8. Pizza Rocker Knife
The pizza rocker knife has a curved, 14” length blade. Situated across the diameter of an entire pizza, make a cut by rocking the blade back and forth. A pizza rocker also works great to efficiently and symmetrically cut cakes, cookie bars, and blocks of cheese.
9. Sandwich Spreader
A sandwich spreader is a multipurpose utensil to be used both as a condiment spreader and knife. It has an oblong shape with one serrated edge. Use a sandwich spreader to prepare bagels, muffins, and toast too.
10. Dough Scraper
The square-edged blade, either plastic or metal, of a dough scraper, is used to manipulate dough and to scrape clean your working surface afterward.

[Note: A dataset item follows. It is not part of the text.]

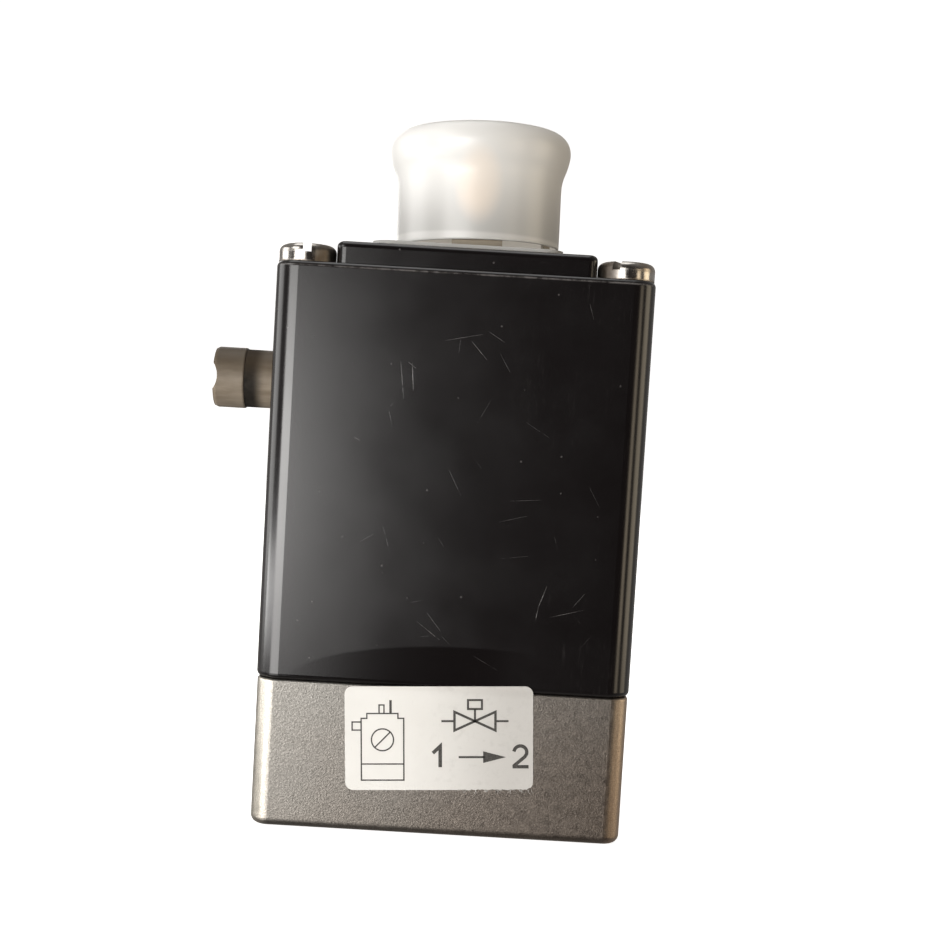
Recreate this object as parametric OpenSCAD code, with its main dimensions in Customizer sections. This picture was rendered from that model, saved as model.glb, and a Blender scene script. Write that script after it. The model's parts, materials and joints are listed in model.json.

A contoured handle lets you work comfortably. You can also use a dough scraper to measure portions and chop foods.
11. Granny Fork
This versatile kitchen utensil goes by many names, including a kitchen fork and carving fork. It has a steadfast handle and two or three-pronged fork end. Use the granny fork to toss foods, pierce foods for maneuvering, and securely hold a roast while carving.
12. Plating Brush
Easy to grip handles, let you work flawlessly with a plating brush to create decorative presentations. Silicone plating brushes can be used with hot and cold ingredients. Shaped tips like saw, angle, raised arch, and comb let you generate artistic designs in oils, sauces, and syrups.
Get your kitchen fully equipped now that you know about all the different types of kitchen utensils.